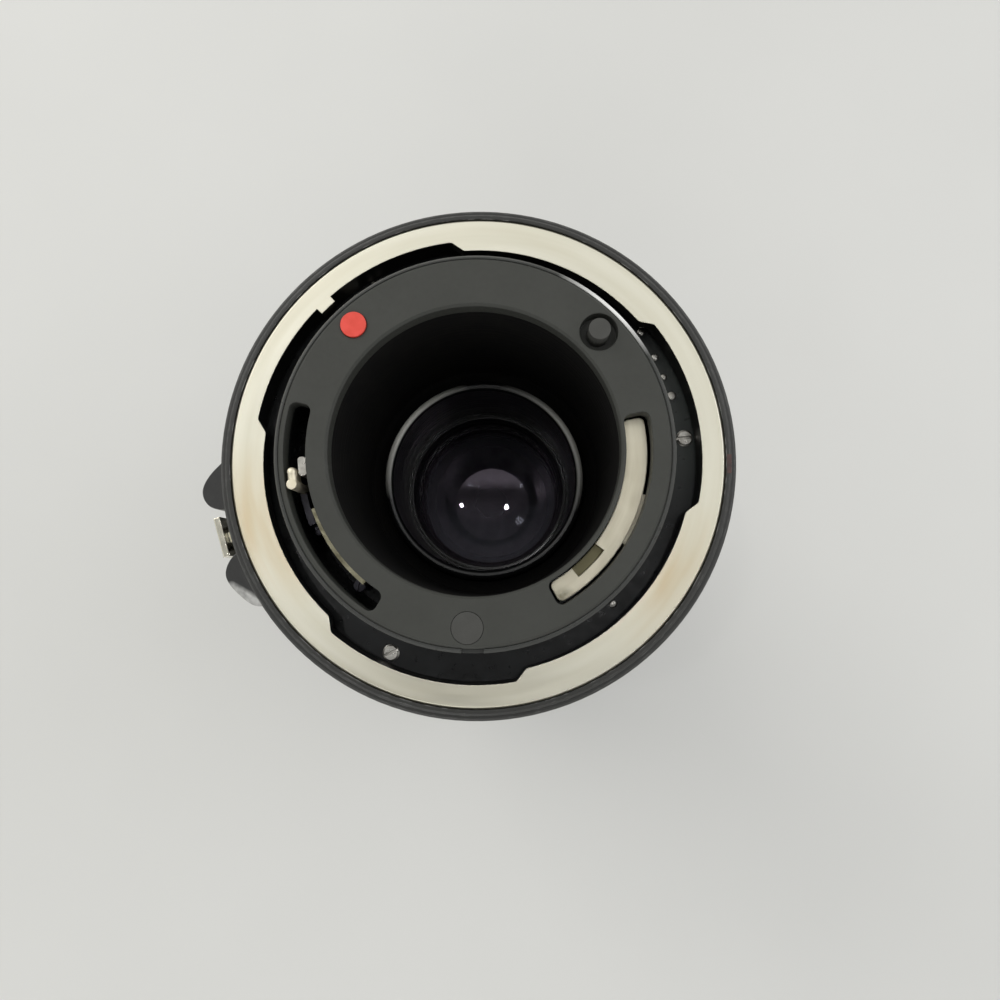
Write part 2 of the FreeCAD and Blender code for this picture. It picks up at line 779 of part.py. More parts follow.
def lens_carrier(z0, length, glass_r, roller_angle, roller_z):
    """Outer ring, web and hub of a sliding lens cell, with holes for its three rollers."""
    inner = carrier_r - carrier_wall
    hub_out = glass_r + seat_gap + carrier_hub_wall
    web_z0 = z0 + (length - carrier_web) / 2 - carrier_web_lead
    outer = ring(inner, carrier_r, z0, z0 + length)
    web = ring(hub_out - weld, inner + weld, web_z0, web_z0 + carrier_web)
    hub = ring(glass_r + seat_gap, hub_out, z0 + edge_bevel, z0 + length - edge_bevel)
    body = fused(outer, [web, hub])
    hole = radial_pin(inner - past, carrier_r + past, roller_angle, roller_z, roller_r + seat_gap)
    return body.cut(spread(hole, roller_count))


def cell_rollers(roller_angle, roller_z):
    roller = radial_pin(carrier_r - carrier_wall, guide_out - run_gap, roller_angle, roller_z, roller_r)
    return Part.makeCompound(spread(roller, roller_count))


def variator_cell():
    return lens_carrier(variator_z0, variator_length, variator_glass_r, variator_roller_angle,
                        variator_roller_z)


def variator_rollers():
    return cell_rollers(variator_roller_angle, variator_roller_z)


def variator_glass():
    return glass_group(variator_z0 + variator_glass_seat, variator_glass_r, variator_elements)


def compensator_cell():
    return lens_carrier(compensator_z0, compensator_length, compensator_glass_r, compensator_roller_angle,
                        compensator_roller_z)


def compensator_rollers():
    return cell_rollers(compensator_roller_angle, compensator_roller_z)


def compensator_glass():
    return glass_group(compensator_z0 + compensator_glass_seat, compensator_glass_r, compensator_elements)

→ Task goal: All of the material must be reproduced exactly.

→ Task response:
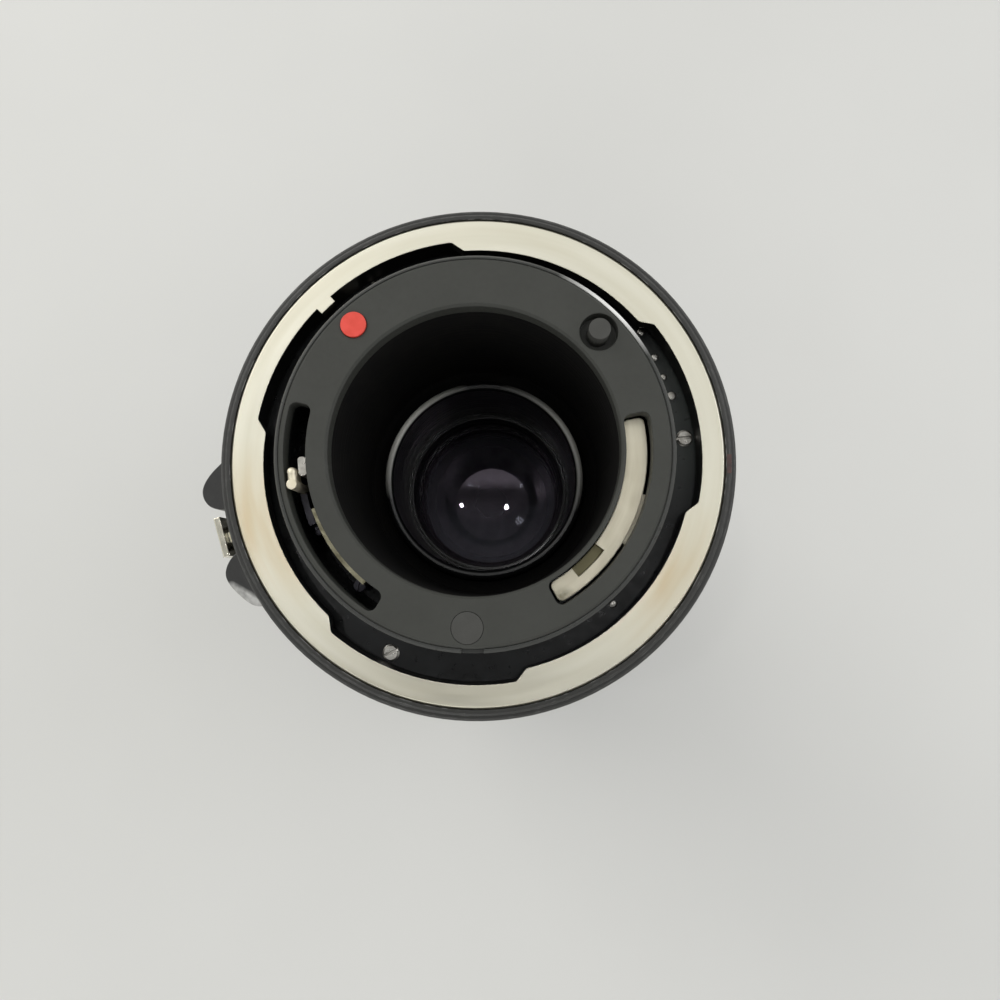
Write part 2 of the FreeCAD and Blender code for this picture. It picks up at line 779 of part.py. More parts follow.
def lens_carrier(z0, length, glass_r, roller_angle, roller_z):
    """Outer ring, web and hub of a sliding lens cell, with holes for its three rollers."""
    inner = carrier_r - carrier_wall
    hub_out = glass_r + seat_gap + carrier_hub_wall
    web_z0 = z0 + (length - carrier_web) / 2 - carrier_web_lead
    outer = ring(inner, carrier_r, z0, z0 + length)
    web = ring(hub_out - weld, inner + weld, web_z0, web_z0 + carrier_web)
    hub = ring(glass_r + seat_gap, hub_out, z0 + edge_bevel, z0 + length - edge_bevel)
    body = fused(outer, [web, hub])
    hole = radial_pin(inner - past, carrier_r + past, roller_angle, roller_z, roller_r + seat_gap)
    return body.cut(spread(hole, roller_count))


def cell_rollers(roller_angle, roller_z):
    roller = radial_pin(carrier_r - carrier_wall, guide_out - run_gap, roller_angle, roller_z, roller_r)
    return Part.makeCompound(spread(roller, roller_count))


def variator_cell():
    return lens_carrier(variator_z0, variator_length, variator_glass_r, variator_roller_angle,
                        variator_roller_z)


def variator_rollers():
    return cell_rollers(variator_roller_angle, variator_roller_z)


def variator_glass():
    return glass_group(variator_z0 + variator_glass_seat, variator_glass_r, variator_elements)


def compensator_cell():
    return lens_carrier(compensator_z0, compensator_length, compensator_glass_r, compensator_roller_angle,
                        compensator_roller_z)


def compensator_rollers():
    return cell_rollers(compensator_roller_angle, compensator_roller_z)


def compensator_glass():
    return glass_group(compensator_z0 + compensator_glass_seat, compensator_glass_r, compensator_elements)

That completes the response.